Lo que pasa en este país es que, en los últimos años, hemos cambiado a los estadistas que gestionaban la cosa pública por unos señores disfrazados que son los que actualmente lideran los partidos.

La política ha dejado de ser un arte para convertirse en un cachondeo, en una cosa vulgar y zafia en la que unos individuos vestidos de adultos se pelean con el mismo argumentario que unos adolescentes de hormonas descontroladas. Lo cual que, ahora, las declaraciones y los modos de proceder de quienes teóricamente nos representan parecen una sátira publicada por ‘El Jueves’, ‘El Mundo today’ o similar transmutados en eficaces oráculos que predicen los acontecimientos. Es decir, el perpetuo barullo incoherente; porque quienes ostentan el poder han hecho buena aquella viñeta de ‘Hermano Lobo’ donde un tipo de gris daba al pueblo la opción de escoger entre su gestión y el caos.

Cuando el pueblo soberano escogía el caos, les informaba de que no había problema porque ellos eran también el caos. A quien le cueste creerlo le bastará darse una vuelta por los titulares de prensa a ver cómo se explica que, cuando el parlamento español reconoce oficialmente al Estado palestino, vaya un líder de la oposición patria a hacerse una foto con el presidente israelí Netanyahu y expresarle su apoyo; o si se puede razonar que Puigdemont y sus huestes nacionalistas, tras lograr una amnistía de delitos penales por vía política, amenacen al gobierno de Sánchez con dejarlo caer si no permite que ‘el fugado’ sea el nuevo presidente de Cataluña.  Y no vamos a mencionar que Pedro Sánchez haya estado cinco días pensándose si se quedaba o se iba ni que Feijóo resitúe el Mediterráneo en Huelva o no sepa siquiera cómo se llaman los responsables autonómicos de su propio partido.

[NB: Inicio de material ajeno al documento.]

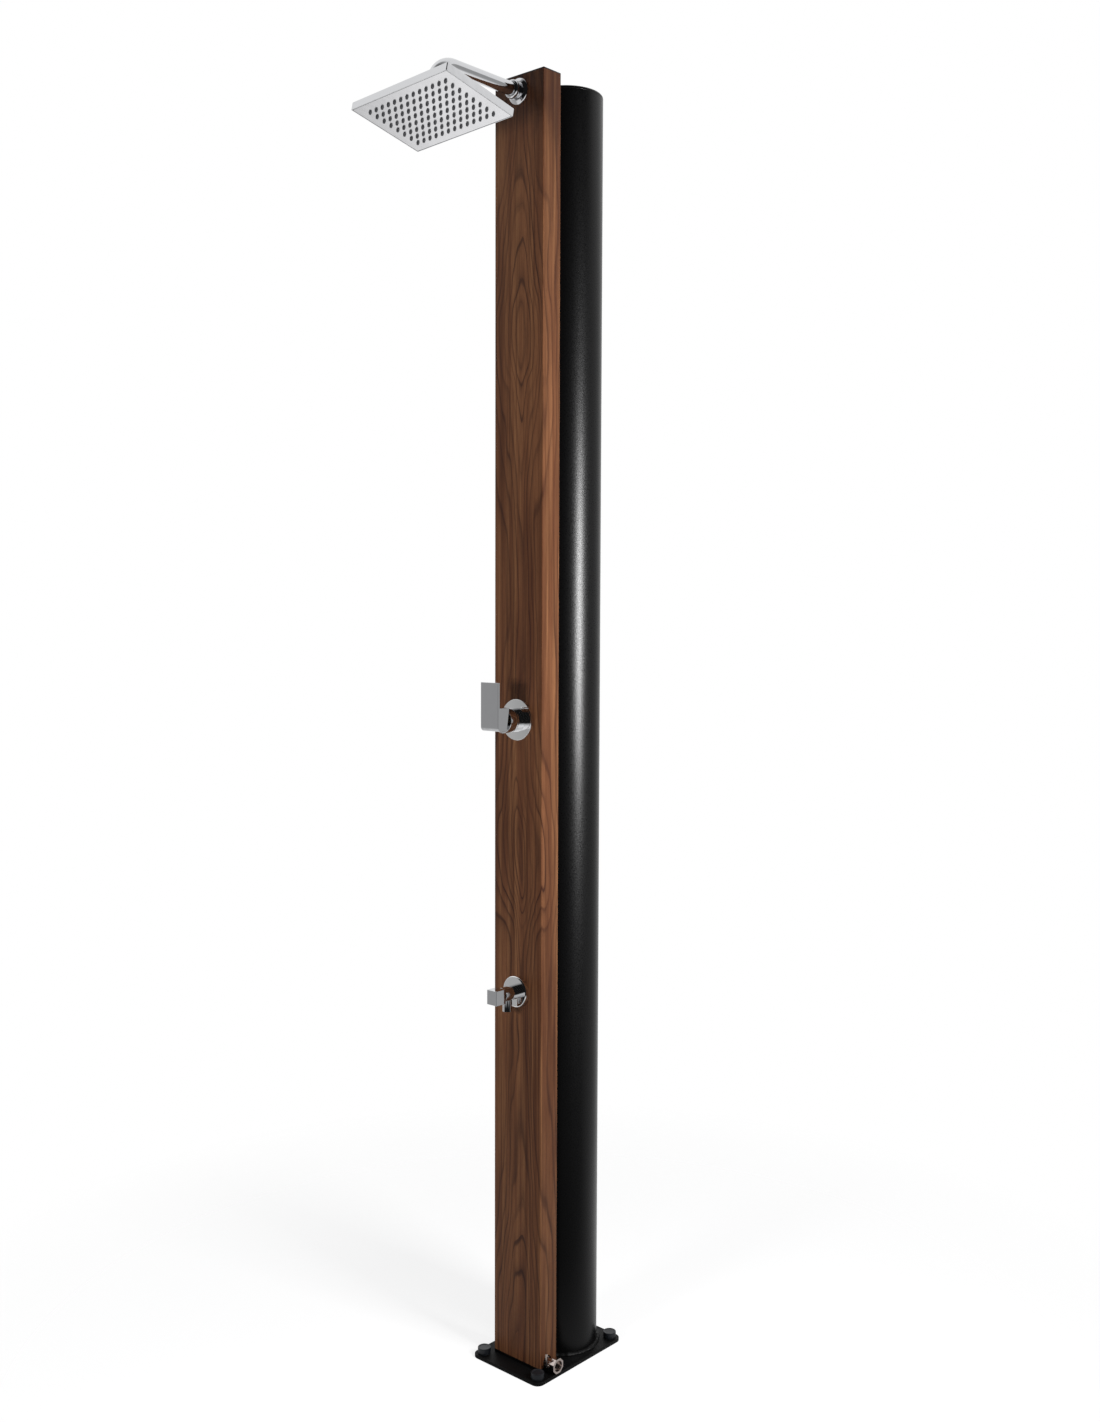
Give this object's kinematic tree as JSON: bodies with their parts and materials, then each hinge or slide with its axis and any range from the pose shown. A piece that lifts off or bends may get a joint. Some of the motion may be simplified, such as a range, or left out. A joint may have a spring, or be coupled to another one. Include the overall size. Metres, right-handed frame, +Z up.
{
  "type": "outdoor shower post",
  "caption": "Tall rectangular column with a tiltable rain head, a lever mixer and a low tap, beside a round water tank on a shared base plate.",
  "frame": {"origin": "centre of the four anchor holes, on the underside of the base plate", "axes": "+Z up, +X to the right seen from the front, the column's front face looks along -Y"},
  "size_m": [0.2242, 0.4632, 2.2],
  "materials": {
    "black_coat": "satin",
    "black_plastic": "satin",
    "wood_film": "satin",
    "black_rubber": "matte",
    "steel": "satin",
    "polished_steel": "gloss",
    "grey_plastic": "matte",
    "white_pipe": "satin",
    "white_plastic": "satin",
    "brass": "satin",
    "ceramic_disc": "gloss",
    "chrome": "polished",
    "grey_silicone": "matte",
    "nickel": "polished"
  },
  "bodies": {
    "post": {"arm_collar": "chrome", "arm_flange": "chrome", "base_plate": "black_coat", "bolt_caps": "black_plastic", "cartridge_housing": "grey_plastic", "cartridge_nut": "brass", "clamp_nuts": "brass", "cold_pipes": "white_pipe", "column_foot": "black_coat", "column_profile": "wood_film", "column_top_cap": "black_plastic", "crossing_nipples": "brass", "crossing_nuts": "brass", "crossing_seals": "black_rubber", "fixed_disc": "ceramic_disc", "frame_screws": "steel", "hot_downpipe": "white_pipe", "hot_pickup": "white_pipe", "mixed_riser": "white_pipe", "mixer_body": "brass", "mixer_elbows": "grey_plastic", "mixer_rosette": "chrome", "mixer_sleeve": "chrome", "pipe_elbows": "grey_plastic", "pipe_tees": "grey_plastic", "shower_arm": "chrome", "swivel_ball": "chrome", "tank_brackets": "black_coat", "tank_cap_seal": "black_rubber", "tank_floor": "black_coat", "tank_top_cap": "black_coat", "tank_tube": "black_coat", "tap_aerator": "grey_plastic", "tap_body": "chrome", "tap_headwork": "brass", "tap_rosette": "chrome", "valve_body": "nickel", "valve_seats": "white_plastic", "valve_union": "nickel", "wall_elbow": "brass"},
    "mixer_guide": {"cartridge_guide": "grey_plastic", "guide_pin": "steel"},
    "mixer_lever": {"lever_stem": "brass", "mixer_lever": "chrome", "lever_screw": "steel"},
    "mixer_disc": {"sliding_disc": "ceramic_disc"},
    "tap_key": {"tap_spindle": "brass", "tap_handle": "chrome", "tap_screw": "steel"},
    "valve_key": {"valve_ball": "chrome", "valve_stem": "nickel", "valve_lever": "nickel", "valve_lever_nut": "nickel"},
    "swivel_ring": {"ball_ring": "white_plastic"},
    "swivel_seal": {"ball_gasket": "black_rubber"},
    "shower_head": {"swivel_nut": "chrome", "head_cover": "chrome", "head_face_plate": "polished_steel", "nozzle_mat": "grey_silicone"}
  },
  "joints": [
    {"name": "mixer_turn", "type": "hinge", "parent": "post", "child": "mixer_guide", "pos_m": [0, -0.105, 1.134], "axis": [0, 1, 0], "range_deg": [-45, 45]},
    {"name": "mixer_lift", "type": "hinge", "parent": "mixer_guide", "child": "mixer_lever", "pos_m": [0, -0.105, 1.134], "axis": [1, 0, 0], "range_deg": [0, 25]},
    {"name": "disc_shift", "type": "slide", "parent": "mixer_guide", "child": "mixer_disc", "axis": [0, 0, 1], "range_m": [0, 0.0036]},
    {"name": "tap_turn", "type": "hinge", "parent": "post", "child": "tap_key", "pos_m": [0, -0.13, 0.666], "axis": [0, 1, 0], "range_deg": [0, 90]},
    {"name": "valve_turn", "type": "hinge", "parent": "post", "child": "valve_key", "pos_m": [0.066, -0.072, 0.0195], "axis": [0, 1, 0], "range_deg": [0, 90]},
    {"name": "head_turn", "type": "hinge", "parent": "post", "child": "swivel_ring", "pos_m": [0, -0.275, 2.106], "axis": [0, 0, 1], "continuous": true},
    {"name": "head_tilt", "type": "hinge", "parent": "swivel_ring", "child": "swivel_seal", "pos_m": [0, -0.275, 2.106], "axis": [0.9995, -0.0309, 0], "range_deg": [-4, 31]},
    {"name": "head_roll", "type": "hinge", "parent": "swivel_seal", "child": "shower_head", "pos_m": [0, -0.275, 2.106], "axis": [0.03, 0.971, -0.2372], "range_deg": [-10, 14]}
  ],
  "couplings": [
    {"joint": "disc_shift", "follows": "mixer_lift", "m_per_rad": 0.00775}
  ]
}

Por este camino, en el Debate del Estado de la Nación, los turnos de palabra los va a tener que dar un humorista, por aquello de aportarle el tono jocoso que merece lo que nos está pasando. La clave reside en que durante las últimas dos décadas no se ha hecho un relevo generacional coherente en los partidos y, de aquellos polvos internos donde parece evidente que no se escogió a los mejores para ejercer un liderazgo, estos lodos que han transformado en una ciénaga las aperturas de los telediarios.

¿Qué fue del carisma, del talento, de la inteligencia sutil y de la voluntad de consenso? Pues que han sido sustituidas por la soberbia, el insulto, la falta de respeto institucional y la incapacidad manifiesta para representar algo que no sea su propio interés de vivir a costa del sudor ajeno. Por eso, la España que madruga, la gente que tiene problemas para llegar a fin de mes trabajando de sol a sol y escucha tanta tontería incoherente ha pasado de la pesadumbre a la desafección. La ciudadanía se va cansando de ver cómo las ideologías se adaptan a los intereses del cabecilla transitorio, de cómo los partidos se vacían de contenido y malbaratan su dignidad para mayor gloria de los que disponen en un momento concreto.  Es el paso de la política verdadera con vocación de servicio a la lítica-espectáculo, una lucha de egos en un universo inestable en el que bastaría encender una cerilla más para hacer saltar el Estado del Bienestar por los aires.